In Canada, the top CEOs now receive 206 times more in annual compensation than the average Canadian worker. In the United States, where Steinhafel resides, CEOs earn 354 times as much as the average worker at their companies. Steinhafel managed to outpace even this outrageous gap. His 2013 pay was 597 times greater than those of the average Target worker, second only to Walmart CEO Michael Duke, who received 1,034 times more in compensation than workers in his company.

Overall, average wages for workers in Canada have continued to stagnate with earnings rises falling behind the annual inflation rate over the past eight years. The average Canadian income in 2013 stood at $47,358. In Ontario, the heart of the Canadian manufacturing sector, the median income has fallen by 3.2 percent since 2006. In Windsor, an ever-diminishing hub of Canadian auto manufacturing, the median income has collapsed by almost 14 percent. In Toronto, the financial centre of the country, wages have fallen by 3.2 percent over that same time period.

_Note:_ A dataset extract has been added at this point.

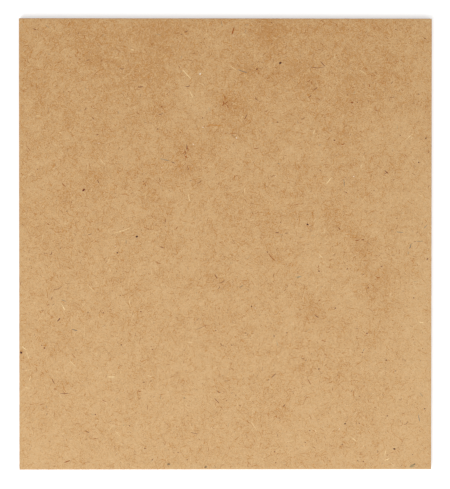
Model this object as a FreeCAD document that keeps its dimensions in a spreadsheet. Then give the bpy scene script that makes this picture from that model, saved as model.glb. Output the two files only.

The pervasive and ever-increasing growth of social inequality is the most fundamental characteristic of contemporary social and political life, not just in Canada and the US, but internationally. It is rooted in the very nature of the capitalist system. In every country, corporate chiefs unashamedly enrich themselves while overseeing the wholesale destruction of jobs, wages and working conditions of ordinary working people, and demanding governments further slash essential social programs to fund tax cuts and boondoggles for the wealthy few.

The obscene levels of wealth at the top of society and growing economic distress among the broad masses is a product of the underlying capitalist economic system.